Shane replied that a statewide review “would force to daylight a lot of excrement.”

Just seven minutes later, Daniels signed off on it.

“Go for it. Disqualify propaganda and highlight (if there is any) the more useful offerings. Don’t the ed schools have at least some substantive PD (professional development) courseware to upgrade knowledge of math, science, etc,” Daniels wrote.

In a separate round of emails, Daniels called for an audit of Little, who teachers at Indiana University-Purdue University Indianapolis. Little was highly critical of Daniels’ education overhaul in internal emails and often critiqued the governor’s performance at public meetings.

Daniels directed, in an April 11, 2009 , email that Little’s program be audited and potentially be cut out of state funding.

Daniels on Tuesday stood by his demand that Zinn be excluded from Indiana classrooms but said his request was limited to K-12, where the state has control of the curriculum.

“We must not falsely teach American history in our schools,” he told The Associated Press in an email. “We have a law requiring state textbook oversight to guard against frauds like Zinn, and it was encouraging to find that no Hoosier school district had inflicted his book on its students.”

The Association of American Universities, which represents Purdue and other top research universities, defines academic freedom in an April 2013 statement as “the freedom of university faculty to produce and disseminate knowledge through research, teaching, and service, without undue constraint.”

Daniels also repeated his contention that “there is need for a cleanup of what is credit-worthy in teaching of our professions.”

“Particularly, I think we need to look at an upgrade of offerings to increase knowledge in the areas of math and science,” he said.

Cary Nelson, an English professor at the University of Illinois who served six years as president of the American Association of University Professors, was taken aback by the emails.

“It is astonishing and shocking that such a person is now the head of a major research university, making decisions about the curriculum, that one painfully suspects embodies the same ignorance and racism these comments embody,” said Cary Nelson, an English professor at the University of Illinois who served six years as president of the AAUP.

The AAUP often investigates cases of censorship from university officials, Nelson said, but it’s unlikely the group would open an investigation of Daniels unless his censorship has continued through his time as president.

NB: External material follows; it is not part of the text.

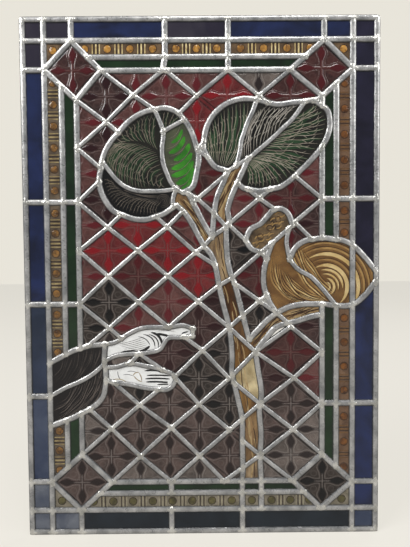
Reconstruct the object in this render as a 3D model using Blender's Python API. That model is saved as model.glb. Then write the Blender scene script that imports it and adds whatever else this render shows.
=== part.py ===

In fact, Daniels has adopted a different public approach since taking over at Purdue. He hosted author Greg Lukianoff in April, with members of the AAUP, for a lecture on speech suppression at universities nationwide. And, in a Jan. 18 “open letter” sent to the Purdue community, he paraphrased a longstanding conservative argument that universities have squashed free speech, rather than encourage it.

“The academies that, through the unique system of tenure, once enshrined freedom of opinion and inquiry now frequently are home to the narrowest sort of closed-mindedness and the worst repression of dissident ideas,” he wrote.

J. Paul Robinson, former chairman of the Purdue University Senate, reviewed Daniels’ emails Tuesday and said he was not concerned that they would transfer to Purdue.

“The faculty still are the ones that establish the academic standards and the curricula — and we are not easily moved,” Robinson said. “Mitch knows this, and I am pretty sure he respects it — even more now that he is here than when he was outside.”

Purdue University Board of Trustees Chairman Keith Krach, who hired Daniels last year, did not return an email seeking comment. Krach, like the other trustees, were appointed by Daniels when he was governor. The trustees are scheduled to receive a six-month assessment from Daniels as they meet on campus this week.

It remains unclear exactly how successful Daniels was. Zinn’s book is still being taught in some courses and the 2010 course singled out by Jenkins was still taught that summer. But a separate, more expansive push to change the courses available at Indiana’s teaching universities was launched and continues with Daniels appointees to the state Board of Education.